Weak password policies during registration mean users can set easily-guessable credentials, making brute force and credential stuffing far more effective.
Exploit Remember Me Functionality​
# Analyze remember-me cookie
echo "remember_token_value" | base64 -d
# Check for:
# - User ID embedded in token (change to impersonate)
# - Predictable token generation
# - No server-side validation
# - Long-lived without encryption
# - Easily guessable values
# - Token doesn't expire on password change
Test token validity after password change:
- Login with remember-me enabled
- Note the remember-me token
- Change password via settings
- Use the original remember-me token -- it should be invalidated but often is not
Assess Impact​
Verification Levels​
Level 1 -- Indicator (not reportable alone): Weak algorithm in JWT, missing cookie flags, timing differences, predictable token patterns. Requires further investigation.
Level 2 -- Confirmed Mechanism: JWT signature bypass accepted by server, MFA step skippable, password reset token predictable, rate limiting bypassable. Sufficient for informational report.
Level 3 -- Demonstrated Access: Access to another user's data, access to authenticated endpoints without credentials, persistent access through forged tokens. Medium-High severity.
Level 4 -- Full Compromise: Takeover of any arbitrary account, admin access without authorization, ability to create or modify credentials, persistent backdoor access. Critical severity. Submit with full evidence chain.
Write the PoC​
Evidence Requirements​
For every finding, provide:
- Request/response pairs showing the exact HTTP traffic
- Before and after -- show normal behavior, then the bypass
- Reproducible steps -- numbered list another tester can follow
- Impact demonstration -- what unauthorized data or functionality was accessed
- Affected scope -- which users or roles are affected
What NOT to Do​
- Do not report JWT payload decoding as a vulnerability (payloads are not encrypted by design)
- Do not assume algorithm confusion works without testing it against the server
- Do not report missing cookie flags without demonstrating an exploit path
- Do not brute force passwords against production accounts you do not own
- Do not spam password reset emails to real users
- Do not create multiple accounts to bypass rate limits (ToS violation)
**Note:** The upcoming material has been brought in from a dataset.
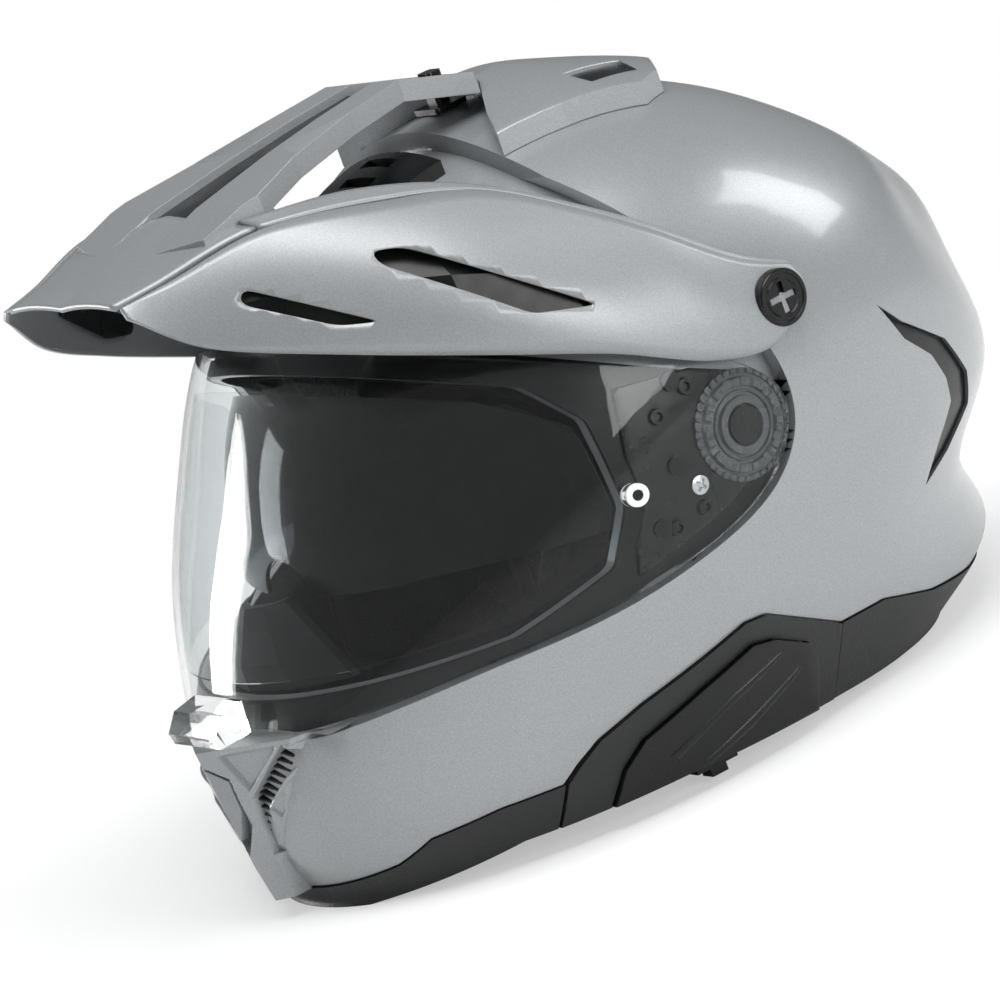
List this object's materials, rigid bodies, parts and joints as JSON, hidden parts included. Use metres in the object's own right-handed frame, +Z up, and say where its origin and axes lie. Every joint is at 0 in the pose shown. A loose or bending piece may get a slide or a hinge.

- Do not use automated tools without understanding what they report
False Positives to Avoid​
JWT non-issues: Readable payload (by design), using token before expiry, weak algorithm when server validates signatures correctly, cosmetic claims that do not affect authorization.
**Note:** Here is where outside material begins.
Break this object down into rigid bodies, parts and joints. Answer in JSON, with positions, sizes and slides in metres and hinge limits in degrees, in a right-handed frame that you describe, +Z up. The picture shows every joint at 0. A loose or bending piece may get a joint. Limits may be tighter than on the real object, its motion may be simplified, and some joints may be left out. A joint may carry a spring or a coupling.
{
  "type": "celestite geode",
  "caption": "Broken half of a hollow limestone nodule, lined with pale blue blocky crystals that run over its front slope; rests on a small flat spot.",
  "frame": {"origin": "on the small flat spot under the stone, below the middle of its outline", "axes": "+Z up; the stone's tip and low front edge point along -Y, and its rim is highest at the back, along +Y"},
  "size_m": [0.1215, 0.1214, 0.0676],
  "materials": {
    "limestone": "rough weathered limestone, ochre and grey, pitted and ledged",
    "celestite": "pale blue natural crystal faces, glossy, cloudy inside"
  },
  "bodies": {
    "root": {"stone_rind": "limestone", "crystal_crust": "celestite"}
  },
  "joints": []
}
Session non-issues: Long session timeout (design decision), sessions persisting across browser close (often intentional), multiple concurrent sessions allowed (often intentional).
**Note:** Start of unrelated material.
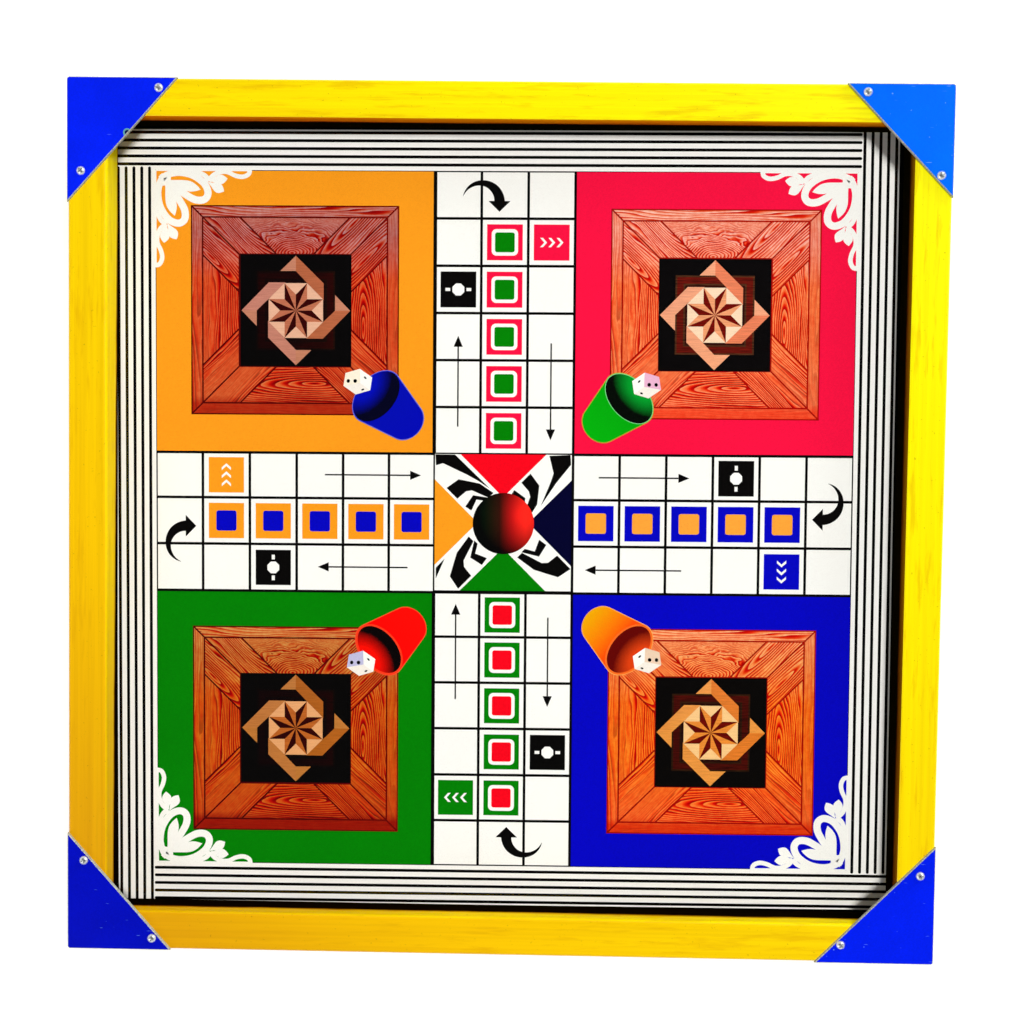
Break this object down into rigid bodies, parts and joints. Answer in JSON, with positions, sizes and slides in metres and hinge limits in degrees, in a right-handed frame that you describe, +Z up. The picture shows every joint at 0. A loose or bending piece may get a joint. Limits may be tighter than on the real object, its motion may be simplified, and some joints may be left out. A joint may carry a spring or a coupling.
{
  "type": "folding ludo board box",
  "caption": "Square wooden game box: glazed ludo board framed as the hinged upper half, storage case below, swing hooks in front, blue corner plates, rubber feet.",
  "frame": {"origin": "middle of the box on the surface that its feet stand on", "axes": "+Z up, out of the playing face; +Y towards the hinges at the back; +X to the player's right"},
  "size_m": [0.61, 0.6236, 0.1114],
  "materials": {
    "painted_rail": "yellow gloss enamel on planed softwood, inner walls of the playing well black",
    "plywood": "three-ply birch sheet, sanded and oiled",
    "print": "colour offset print on card, satin",
    "glass": "clear float glass, polished",
    "plate_laminate": "blue laminate over pale board, sawn edges bare",
    "steel": "zinc-plated steel",
    "brass": "brassed steel, rolled and pressed",
    "rubber": "moulded black rubber, matt"
  },
  "bodies": {
    "case": {"case_rail_front": "painted_rail", "case_rail_back": "painted_rail", "case_rail_left": "painted_rail", "case_rail_right": "painted_rail", "case_floor": "plywood", "case_floor_brads": "steel", "case_frame_brads": "steel", "hinge_leaf_case_left": "brass", "hinge_leaf_case_right": "brass", "hinge_pin_left": "brass", "hinge_pin_right": "brass", "hinge_screws_case": "brass", "catch_pivot_screws": "brass", "catch_washers": "brass", "foot_front_left": "rubber", "foot_back_left": "rubber", "foot_front_right": "rubber", "foot_back_right": "rubber"},
    "board": {"board_rail_front": "painted_rail", "board_rail_back": "painted_rail", "board_rail_left": "painted_rail", "board_rail_right": "painted_rail", "board_panel": "plywood", "printed_sheet": "print", "cover_glass": "glass", "corner_plate_back_left": "plate_laminate", "corner_plate_back_right": "plate_laminate", "corner_plate_front_left": "plate_laminate", "corner_plate_front_right": "plate_laminate", "corner_plate_screws": "steel", "board_frame_brads": "steel", "hinge_leaf_board_left": "brass", "hinge_leaf_board_right": "brass", "hinge_screws_board": "brass", "catch_studs": "brass"},
    "hook_left": {"catch_hook_left": "brass"},
    "hook_right": {"catch_hook_right": "brass"}
  },
  "joints": [
    {"name": "board_fold", "type": "hinge", "parent": "case", "child": "board", "pos_m": [0, 0.3086, 0.05615], "axis": [-1, 0, 0], "range_deg": [0, 180]},
    {"name": "hook_left_swing", "type": "hinge", "parent": "case", "child": "hook_left", "pos_m": [-0.19, -0.305, 0.042], "axis": [0, 1, 0], "range_deg": [-140, 180]},
    {"name": "hook_right_swing", "type": "hinge", "parent": "case", "child": "hook_right", "pos_m": [0.19, -0.305, 0.042], "axis": [0, 1, 0], "range_deg": [-140, 180]}
  ]
}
Rate limiting non-issues: Rate limits that add delays but still work, account lockout functioning correctly, CAPTCHA that blocks automated attempts.
Tools​
| Tool | Purpose |
|---|---|
jwt_tool | JWT analysis, algorithm confusion, claim tampering, brute force |
hashcat -m 16500 | Offline JWT secret cracking |
Burp Suite | Request interception, session analysis, response manipulation |
curl | Manual HTTP requests for all auth testing |
ffuf / hydra | Credential brute force (use within scope only) |
Have I Been Pwned API | Data breach correlation for target domain |
nuclei | Automated auth vulnerability scanning templates |
jwt_tool Quick Reference​
# Decode and analyze
python3 jwt_tool.py "$TOKEN"
# Test all known attacks
python3 jwt_tool.py "$TOKEN" -M at
# Brute force secret
python3 jwt_tool.py "$TOKEN" -C -d wordlist.txt
# Tamper claims
python3 jwt_tool.py "$TOKEN" -T -S hs256 -p "secret"
Prioritization​
Test these first (highest real-world exploitability)​
- JWT algorithm confusion and none attacks -- EPSS >0.8 for JWT bypass CVEs. These are trivial to exploit with
jwt_tooland yield immediate full authentication bypass. Check algorithm handling first. - MFA step skip (accessing post-MFA endpoints directly) -- Extremely common implementation flaw. Simply navigate to protected endpoints after password auth without completing MFA. High impact, zero complexity.
- Password reset token prediction and host header poisoning -- Password reset flows are frequently vulnerable. Host header poisoning and weak token generation are the most exploited patterns.
Test these if time permits (lower exploitability)​
- Session fixation and persistence after logout -- Requires specific conditions (session token in URL, no regeneration on login). Lower probability in modern frameworks but still worth testing.
- OAuth redirect_uri manipulation and state parameter abuse -- Requires OAuth/SSO integration. Complex exploitation chain but high impact when successful.
- Brute force with rate limit bypass -- Time-intensive, may trigger account lockouts. Test rate limit headers first; only attempt bypass if limits exist but seem bypassable.
Skip if​
- No JWT, session, or token-based authentication is used (e.g., mutual TLS only)
- Authentication is out of scope per engagement rules
Note: Even when using a managed identity provider (Auth0, Okta, Firebase Auth), still test application-layer auth decisions -- role mapping, token enrichment, session handling, and post-authentication authorization are where vulnerabilities hide.
Asset criticality​
Prioritize by access level: admin authentication > privileged user authentication > standard user authentication > public API authentication. Authentication bypass on admin endpoints is always Critical. Focus on endpoints that gate access to PII, financial data, or system configuration.